▶ What to work on: Take the data below and repeat it exactly.

▶ Recorded information:
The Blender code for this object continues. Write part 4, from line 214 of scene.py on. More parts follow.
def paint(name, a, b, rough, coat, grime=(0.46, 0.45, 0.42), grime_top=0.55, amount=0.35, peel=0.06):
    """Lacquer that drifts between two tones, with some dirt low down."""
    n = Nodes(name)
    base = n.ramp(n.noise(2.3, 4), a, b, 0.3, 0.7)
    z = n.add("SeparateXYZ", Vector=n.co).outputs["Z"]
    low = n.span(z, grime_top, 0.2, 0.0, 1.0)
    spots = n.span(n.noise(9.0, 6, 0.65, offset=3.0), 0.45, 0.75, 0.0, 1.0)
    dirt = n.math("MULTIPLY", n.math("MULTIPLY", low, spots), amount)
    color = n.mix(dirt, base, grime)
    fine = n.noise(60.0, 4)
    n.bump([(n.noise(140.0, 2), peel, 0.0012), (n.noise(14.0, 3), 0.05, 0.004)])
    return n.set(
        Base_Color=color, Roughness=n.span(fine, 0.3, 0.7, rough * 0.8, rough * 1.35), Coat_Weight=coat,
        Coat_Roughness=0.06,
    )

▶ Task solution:
The Blender code for this object continues. Write part 4, from line 214 of scene.py on. More parts follow.
def paint(name, a, b, rough, coat, grime=(0.46, 0.45, 0.42), grime_top=0.55, amount=0.35, peel=0.06):
    """Lacquer that drifts between two tones, with some dirt low down."""
    n = Nodes(name)
    base = n.ramp(n.noise(2.3, 4), a, b, 0.3, 0.7)
    z = n.add("SeparateXYZ", Vector=n.co).outputs["Z"]
    low = n.span(z, grime_top, 0.2, 0.0, 1.0)
    spots = n.span(n.noise(9.0, 6, 0.65, offset=3.0), 0.45, 0.75, 0.0, 1.0)
    dirt = n.math("MULTIPLY", n.math("MULTIPLY", low, spots), amount)
    color = n.mix(dirt, base, grime)
    fine = n.noise(60.0, 4)
    n.bump([(n.noise(140.0, 2), peel, 0.0012), (n.noise(14.0, 3), 0.05, 0.004)])
    return n.set(
        Base_Color=color, Roughness=n.span(fine, 0.3, 0.7, rough * 0.8, rough * 1.35), Coat_Weight=coat,
        Coat_Roughness=0.06,
    )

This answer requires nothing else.